─── Provided data

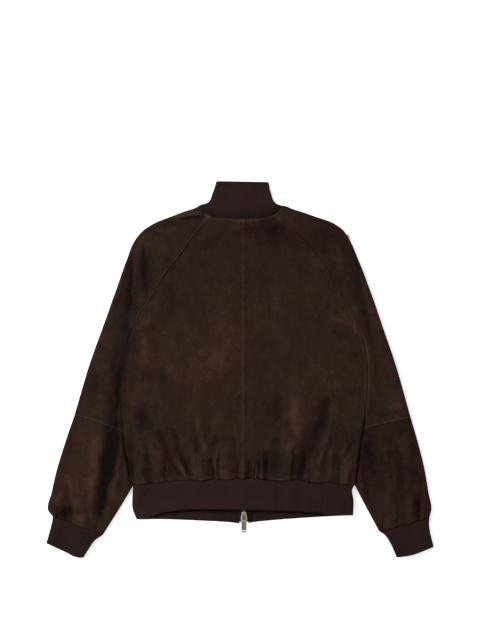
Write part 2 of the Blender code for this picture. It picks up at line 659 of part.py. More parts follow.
def strip_round(back_seam, back_edge, front_seam, front_edge, folds, rows, face, count, cells):
    """A rib strip from one zip edge, under and round a fold, over the back and down again.

    count is the number of ribs across the back, and cells the columns of each front.
    """
    whole = np.ones((len(rows), 1))
    left = curve(folds[0])(rows)
    right = curve(folds[1])(rows)
    top = layer(back_seam, back_edge, left, right, RIB, 2 * count,
                left_roll=(FOLD_ROLL, whole), right_roll=(FOLD_ROLL, whole))
    outer, inner = inset(top[0], top[1], last=False)
    above = raise_layer(outer, inner, top[2], RIB, face, lift, True, 0.0)
    add_ribs(above[0], 2, count)
    pieces = []
    for sign, fold, fold_at in ((-1, left, 0.0), (1, right, 1.0)):
        seam_at = where(front_seam, CENTRE + sign * ZIP_SLOT)
        edge_at = where(front_edge, CENTRE + sign * (ZIP_SLOT + ZIP_FLARE))
        seam_y = front_seam(seam_at)[1]
        edge_y = front_edge(edge_at)[1]
        zip_side = zip_edge(seam_y + (edge_y - seam_y) * rows, sign)
        zip_side[0, 0] = front_seam(seam_at)[0]
        zip_side[-1] = front_edge(edge_at)
        under = layer(part_of(front_seam, seam_at, fold_at), part_of(front_edge, edge_at, fold_at),
                      zip_side, fold, RIB, cells, right_roll=(UNDER_ROLL, whole))
        outer, inner = inset(under[0], under[1], last=False)
        pieces.append(raise_layer(outer, inner, under[2], RIB, face, lift, False, 0.0))
    left_piece = (pieces[0][0][:, :-1], pieces[0][1][:, :-1])
    outer, inner = join_layers(above, (pieces[1][0][:, ::-1], pieces[1][1][:, ::-1]))
    return np.concatenate([left_piece[0], outer], axis=1), np.concatenate([left_piece[1], inner], axis=1)


def hem_band():
    count = int(round((248 + 230 - 2 * FOLD_ROLL) / RIB_PITCH))
    return strip_round(curve(HEM_BACK), curve(BAND_BACK), curve(HEM_FRONT), curve(BAND_FRONT),
                       (LEFT.table["band"], RIGHT.table["band"]), np.array([0.0, 0.5, 1.0]),
                       band_top, count, 8)


def collar():
    return strip_round(curve(NECK_BACK), curve(COLLAR_BACK), curve(NECK_FRONT), curve(COLLAR_FRONT),
                       (LEFT.table["collar"], RIGHT.table["collar"]),
                       np.array([0.0, 0.22, 0.4, 0.7, 1.0]), collar_top, 26, 14)


def zip_height(y):
    """Height of the middle of the zip's teeth along it, higher on the ribs and in the sliders."""
    panel = SUEDE + SEAM + TAPE / 2
    band = RIB + SEAM + TAPE / 2
    in_rib = smooth((-248.0 - y) / 12.0) + smooth((y - 249.0) / 12.0)
    in_slider = smooth((-278.0 - y) / 20.0) + smooth((y - 276.0) / 24.0)
    return panel + in_rib * (band - panel) + in_slider * (ZIP_IN_SLIDER - band)


def zip_strip(x0, x1, thickness, y0, y1):
    """A strip of the zip between two lines, following the zip's height."""
    y = np.concatenate([np.linspace(y0, 300, 3), np.linspace(288, 276, 2), np.linspace(262, 248, 3),
                        np.linspace(200, -200, 5), np.linspace(-246, -262, 3),
                        np.linspace(-276, -300, 3), [y1]])
    grid = np.stack([np.stack([np.full(len(y), x), y], axis=-1) for x in (x0, x1)], axis=1)
    height = np.repeat(zip_height(y)[:, None], 2, axis=1)
    outer = np.dstack([grid, height + thickness / 2])
    inner = np.dstack([grid, height - thickness / 2])
    return outer, inner


def flat_plate(name, outline, low, high, holes=()):
    """A flat plate from an outline in the plane, with holes through it."""
    data = bpy.data.curves.new(name, "CURVE")
    data.dimensions = "2D"
    data.fill_mode = "BOTH"
    data.extrude = (high - low) / 2 * MM
    for points in (outline, *holes):
        spline = data.splines.new("POLY")
        spline.points.add(len(points) - 1)
        for point, (x, y) in zip(spline.points, points):
            point.co = (x * MM, y * MM, 0.0, 1.0)
        spline.use_cyclic_u = True
    made = bpy.data.objects.new(name, data)
    bpy.context.scene.collection.objects.link(made)
    bpy.context.view_layer.update()
    shape = bmesh.new()
    flat = bpy.data.meshes.new_from_object(made.evaluated_get(bpy.context.evaluated_depsgraph_get()))
    shape.from_mesh(flat)
    bmesh.ops.remove_doubles(shape, verts=shape.verts, dist=0.00001)
    bmesh.ops.translate(shape, verts=shape.verts, vec=(0.0, 0.0, (low + high) / 2 * MM))
    bmesh.ops.recalc_face_normals(shape, faces=shape.faces)
    shape.to_mesh(flat)
    shape.free()
    bpy.data.objects.remove(made)
    bpy.data.curves.remove(data)
    return flat


def box(x0, x1, y0, y1, low, high):
    """Corners of a rectangle and its two heights, for flat_plate."""
    return [(x0, y0), (x1, y0), (x1, y1), (x0, y1)], low, high


def united(name, meshes):
    """One body out of meshes that meet, by Boolean unions."""
    whole = bpy.data.objects.new(name, meshes[0])
    bpy.context.scene.collection.objects.link(whole)
    others = []
    for mesh in meshes[1:]:
        other = bpy.data.objects.new(name + "_add", mesh)
        bpy.context.scene.collection.objects.link(other)
        others.append(other)
        joint = whole.modifiers.new("add", "BOOLEAN")
        joint.operation = "UNION"
        joint.object = other
    bpy.context.view_layer.update()
    depsgraph = bpy.context.evaluated_depsgraph_get()
    joined = bpy.data.meshes.new_from_object(whole.evaluated_get(depsgraph))
    for made in (whole, *others):
        bpy.data.objects.remove(made)
    return joined


def slider_outline(mouth, nose):
    """Outline of a slider's plates, narrow at the teeth's side and round at the other."""
    run = nose - mouth
    half = [(4.6, 0.0), (5.2, 0.25), (6.6, 0.5), (SLIDER_HALF, 0.68), (6.6, 0.85), (4.6, 0.97), (2.0, 1.0)]
    right = [(x, mouth + run * share) for x, share in half]
    left = [(-x, y) for x, y in reversed(right)]
    return [(CENTRE + x, y) for x, y in right + left]


def slider(name, mouth, nose):
    """Two plates round the teeth, the post that parts them, and the loop for the pull tab."""
    middle = ZIP_IN_SLIDER
    toward = 1.0 if nose > mouth else -1.0
    outline = slider_outline(mouth, nose)
    pivot_y = pull_axis(mouth, nose)
    pivot_z = middle - PIVOT_DROP
    plate_low = middle - PLATE_GAP
    post = sorted([nose - toward * 1.5, nose - toward * 6.0])
    leg = BAIL_REACH + BAIL_WALL
    bail_low = pivot_z - BAIL_DEPTH - BAIL_WALL
    parts = [
        (outline, plate_low - PLATE, plate_low),
        (outline, middle + PLATE_GAP, middle + PLATE_GAP + PLATE),
        box(CENTRE - 1.5, CENTRE + 1.5, post[0], post[1], plate_low - 0.5, middle + PLATE_GAP + 0.5),
        box(CENTRE - BAIL_HALF, CENTRE + BAIL_HALF, pivot_y + BAIL_REACH, pivot_y + leg,
            bail_low, plate_low - 0.5),
        box(CENTRE - BAIL_HALF, CENTRE + BAIL_HALF, pivot_y - leg, pivot_y - BAIL_REACH,
            bail_low, plate_low - 0.5),
        box(CENTRE - BAIL_HALF, CENTRE + BAIL_HALF, pivot_y - leg, pivot_y + leg,
            bail_low, bail_low + BAIL_WALL),
    ]
    meshes = [flat_plate(name, *part) for part in parts]
    return united(name, meshes)


def pull_axis(mouth, nose):
    return mouth + (nose - mouth) * 0.52


def pull(name, mouth, nose):
    """A pull tab: a bar in the slider's loop, an eye round the loop and a slotted plate."""
    y = pull_axis(mouth, nose)
    z = ZIP_IN_SLIDER - PIVOT_DROP
    narrow = 3.9
    outline = [(narrow, 0.6), (narrow, -7.0), (PULL_HALF, -9.5), (PULL_HALF, -PULL_LENGTH + 1.5),
               (PULL_HALF - 1.5, -PULL_LENGTH)]
    outline = [(CENTRE + px, y + py) for px, py in outline] + [
        (CENTRE - px, y + py) for px, py in reversed(outline)]
    eye = [(-2.2, -0.6), (2.2, -0.6), (2.2, -5.4), (-2.2, -5.4)]
    slot = [(-1.3, -22.5), (1.3, -22.5), (1.3, -30.5), (-1.3, -30.5)]
    holes = [[(CENTRE + px, y + py) for px, py in hole] for hole in (eye, slot)]
    return flat_plate(name, outline, z - PULL / 2, z + PULL / 2, holes)


SUEDE_LOOK = ((0.035, 0.018, 0.013), 0.95, 0.0)
RIB_LOOK = ((0.028, 0.014, 0.012), 0.9, 0.0)
TAPE_LOOK = ((0.012, 0.009, 0.008), 0.85, 0.0)
BRASS_LOOK = ((0.45, 0.32, 0.12), 0.35, 1.0)


def main():
    for old in list(bpy.data.objects):
        bpy.data.objects.remove(old)
    collection = bpy.data.collections.new("blouson")
    bpy.context.scene.collection.children.link(collection)
    root = bpy.data.objects.new("blouson", None)
    collection.objects.link(root)
    for side in (LEFT, RIGHT):
        cloth = {
            "back_": back_panel(side),
            "front_": front_panel(side),
            "sleeve_upper_": upper_sleeve(side),
            "sleeve_lower_": lower_sleeve(side),
        }
        for start, (outer, inner) in cloth.items():
            name = start + side.name
            place(name, wall_mesh(name, outer, inner), collection, root, SUEDE_LOOK)
        name = "cuff_" + side.name
        place(name, wall_mesh(name, *cuff(side)), collection, root, RIB_LOOK)
        name = "zip_tape_" + side.name
        edges = sorted([CENTRE + side.sign * (CHAIN_HALF + SEAM), CENTRE + side.sign * TAPE_REACH])
        tape = zip_strip(edges[0], edges[1], TAPE, ZIP_TOP - 1.0, ZIP_BOTTOM + 1.0)
        place(name, wall_mesh(name, *tape), collection, root, TAPE_LOOK)
    place("collar", wall_mesh("collar", *collar()), collection, root, RIB_LOOK)
    place("hem_band", wall_mesh("hem_band", *hem_band()), collection, root, RIB_LOOK)
    chain = zip_strip(CENTRE - CHAIN_HALF, CENTRE + CHAIN_HALF, CHAIN, ZIP_TOP - 6.5, ZIP_BOTTOM + 6.5)
    place("zip_chain", wall_mesh("zip_chain", *chain), collection, root, BRASS_LOOK)
    ends = {
        "top": (ZIP_TOP - SLIDER_LENGTH, ZIP_TOP),
        "bottom": (ZIP_BOTTOM + SLIDER_LENGTH, ZIP_BOTTOM),
    }
    for name, (mouth, nose) in ends.items():
        place("slider_" + name, slider("slider_" + name, mouth, nose), collection, root, BRASS_LOOK)
        axis = (CENTRE * MM, pull_axis(mouth, nose) * MM, (ZIP_IN_SLIDER - PIVOT_DROP) * MM)
        place("pull_" + name, pull("pull_" + name, mouth, nose), collection, root, BRASS_LOOK, axis)


main()
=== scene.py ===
"""Looks of a suede blouson with rib trims that lies flat with its back side up.

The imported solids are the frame.  Every cloth piece made here is a finer shell on the form of
its solid, cut on the same seam lines, with its creases, puffs, felled seams, stitches and ribs.
Tables are in millimetres: +X runs to the right of the garment as it lies, +Y to its collar and
+Z up.  Every cloth piece is a wall between a grid of outer points and a grid of inner ones.
"""

import functools
import math

import bmesh
import bpy
import numpy as np
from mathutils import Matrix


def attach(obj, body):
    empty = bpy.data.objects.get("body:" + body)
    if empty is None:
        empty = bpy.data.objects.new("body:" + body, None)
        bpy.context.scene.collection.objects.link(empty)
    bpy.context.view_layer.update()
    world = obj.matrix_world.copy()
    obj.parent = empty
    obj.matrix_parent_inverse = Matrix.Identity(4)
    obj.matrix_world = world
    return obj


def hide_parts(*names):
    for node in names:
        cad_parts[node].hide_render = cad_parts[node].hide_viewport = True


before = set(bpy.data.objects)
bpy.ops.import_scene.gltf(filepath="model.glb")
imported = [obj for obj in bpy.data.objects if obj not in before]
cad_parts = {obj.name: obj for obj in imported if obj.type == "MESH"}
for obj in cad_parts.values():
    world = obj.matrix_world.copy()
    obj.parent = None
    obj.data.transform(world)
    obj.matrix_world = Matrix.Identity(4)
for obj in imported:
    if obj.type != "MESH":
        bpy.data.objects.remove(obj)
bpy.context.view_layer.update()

bl_info = {
    "name": "Suede blouson",
    "version": (1, 0, 0),
    "blender": (4, 5, 0),
    "location": "3D View > Sidebar > Blouson",
    "description": "Suede, rib knit, zip and stitching of a blouson laid flat",
    "category": "Object",
}

once = functools.lru_cache(None)   # what such a function makes is made once and kept

MM = 0.001
BLACK = (0.0, 0.0, 0.0)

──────

- Task objective -
Write out a verbatim copy of the data, beginning with its first line and ending with the line that contains "and down again.".

- Solution -
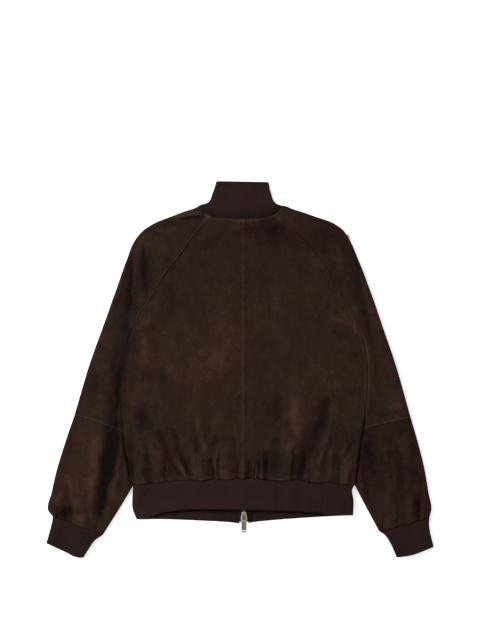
Write part 2 of the Blender code for this picture. It picks up at line 659 of part.py. More parts follow.
def strip_round(back_seam, back_edge, front_seam, front_edge, folds, rows, face, count, cells):
    """A rib strip from one zip edge, under and round a fold, over the back and down again.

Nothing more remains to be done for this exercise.